Company out to fill gap in chargemaster training
Company out to fill gap in chargemaster training
Job is full of bear traps
Managing a hospital’s chargemaster — where every service the hospital gets paid for is listed — is a patient financial services job that is rule-oriented, fraught with compliance challenges, and "full of bear traps," says Jack Duffy, FHFMA, director and founder of Integrated Revenue Management (IRM), Carlsbad, CA. But despite extensive research, Duffy notes, he found no training program in the entire country that prepares an individual to be competent in that area. That will change in July, he says, with the introduction of the Chargemaster Institute of America, an enterprise that will be a business partner with IRM.
That situation can be looked at as a microcosm of the state of the art of training in the world of health care revenue management, Duffy suggests. "You can get in so much trouble, so fast, with [inadequate management of] the chargemaster. Every dollar of revenue goes through it," he adds. "In the future, every account will be scrutinized by the Health Care Financing Administration [HCFA], and the intersection between the contract and the chargemaster will determine the success of hospitals."
After interviewing a man who worked for a 932-bed hospital that was a potential IRM client, Duffy notes, he discovered that although the individual had responsibility for the chargemaster, he spent only 20% of his job time on that task. Considering that the organization’s chargemaster included 72,000 items, Duffy adds, "We said, How can you be effective?’ He said, I really can’t.’ We asked, How were you trained?’ He said, I wasn’t.’ He was very bright, but he had no support, and limited time compared to his responsibilities."
To date, Duffy points out, a hospital’s option for cleaning up its chargemaster and bringing it up to date and into compliance has been to hire a consulting firm, which in turn recruits a coder. "That coder will come in and test the chargemaster against some kind of standard [and bring it up to speed]. The fee for that will be $100,000, and on the day they finish, the chargemaster become obsolete."
The Chargemaster Institute’s approach, in contrast, will be to train a person from the hospital — during a three-week intensive in Carlsbad — on the sophisticated software associated with the chargemaster, he says. As part of the training, that individual will bring the chargemaster up to the industry standard, and will learn how to keep it up to standard, Duffy adds.
The new CPT (common procedure terminology) codes are published annually, he notes, and all graduates of the Chargemaster Institute will come together to install those codes for their organizations. The cost for the entire training cycle will be $19,500, Duffy says.
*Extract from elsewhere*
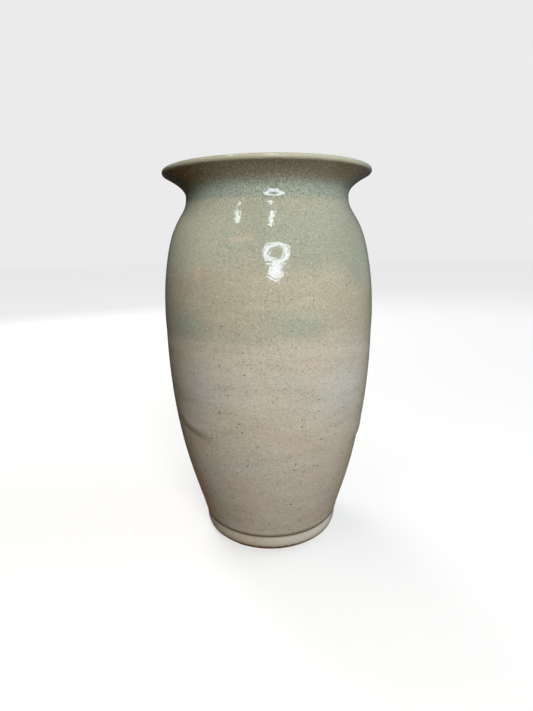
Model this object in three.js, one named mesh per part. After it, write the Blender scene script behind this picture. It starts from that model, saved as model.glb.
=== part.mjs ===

"These people [who work with chargemasters] are islands of information," he notes. "There is no professional organization that supports that. Some of what they do will be very routine — add a new code, make a procedure change. Some of it will be highly sophisticated, where you get into multi-tiered discussions with HCFA, [as in], The physician wants to do this. How do I do it?’ You can find a new opportunity at every turn."